An appellate court may take judicial notice of its own records in the same or related proceedings involving the same or nearly the same parties. Turner v. State, 733 S.W.2d 218, 223 (Tex. Crim. App. 1987). Accordingly, we have taken judicial notice of our records in appellate cause number 12-03-00274-CR, styled Weisinger v. State, in which Relator appealed his conviction for aggravated assault.

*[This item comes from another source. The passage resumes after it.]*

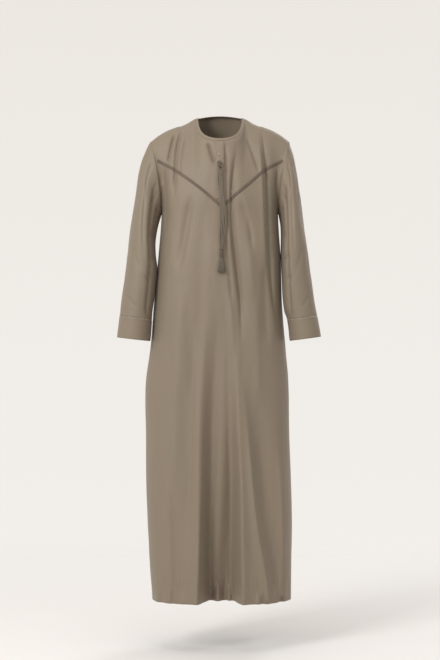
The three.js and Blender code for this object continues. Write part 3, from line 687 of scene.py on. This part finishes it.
class RobeClothSettings(bpy.types.PropertyGroup):
    thickness: size_setting("Cloth thickness", 0.0008, "Thickness of one layer of cloth", min=0.0003)
    hem_depth: size_setting("Hem depth", 0.060, "How far the hem is folded up inside")
    fold_gap: size_setting("Fold gap", 0.0022, "Outer face to inner face of a folded edge")
    tuck_gap: size_setting("Tuck gap", 0.0018, "Outer face to the seam allowance turned under it")
    cuff_fold: size_setting("Cuff fold", 0.045, "How far a cuff is folded in")


class RobeFinishSettings(bpy.types.PropertyGroup):
    warp: colour_setting("Warp colour", (0.196, 0.151, 0.112), "Browner thread of the cloth")
    weft: colour_setting("Weft colour", (0.188, 0.155, 0.111), "Greener thread of the cloth")
    braid: colour_setting("Braid colour", (0.118, 0.088, 0.064), "Lighter thread of the braid")
    braid_shade: colour_setting("Braid shade", (0.090, 0.068, 0.050), "Darker thread of the braid")
    tassel: colour_setting("Tassel colour", (0.140, 0.115, 0.084), "Lighter thread of the tassel")
    tassel_shade: colour_setting("Tassel shade", (0.100, 0.080, 0.058), "Darker thread of the tassel")
    metal: colour_setting("Snap colour", (0.30, 0.26, 0.21), "Metal of the snap")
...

In summary, the trial court's entry of the deadly weapon finding in its judgment was not a modification of the jury's verdict. Therefore, the clerical error Relator complains of did not occur, and the trial court had no ministerial duty to delete the deadly weapon finding from the judgment.
DISPOSITION
Relator has not shown that the trial court violated a ministerial duty in denying his motion for judgment nunc pro tunc. Therefore, he has not shown that he is entitled to mandamus relief. Accordingly, we deny his petition for writ of mandamus as well as his request for alternative relief.
JAMES T. WORTHEN
Chief Justice
Panel consisted of Worthen, C.J., Griffith, J., and Hoyle, J.
(DO NOT PUBLISH)
NO. 12-12-00013-CR
DANNY DALE WEISINGER, SR., Relator
v.
HON. PAM FLETCHER, Respondent
ORIGINAL PROCEEDING
ON THIS DAY came to be heard the petition for writ of mandamus filed by DANNY DALE WEISINGER, SR., who is the relator in Cause No. 03-CR-035, pending on the docket of the 349th Judicial District Court of Houston County, Texas. Said petition for writ of mandamus having been filed herein on January 9, 2012, and the same having been duly considered, because it is the opinion of this Court that the writ of mandamus should not issue, it is therefore CONSIDERED, ADJUDGED and ORDERED that the said petition for writ of mandamus be, and the same is, hereby DENIED.
James T. Worthen, Chief Justice.
Panel consisted of Worthen, C.J., Griffith, J., and Hoyle, J.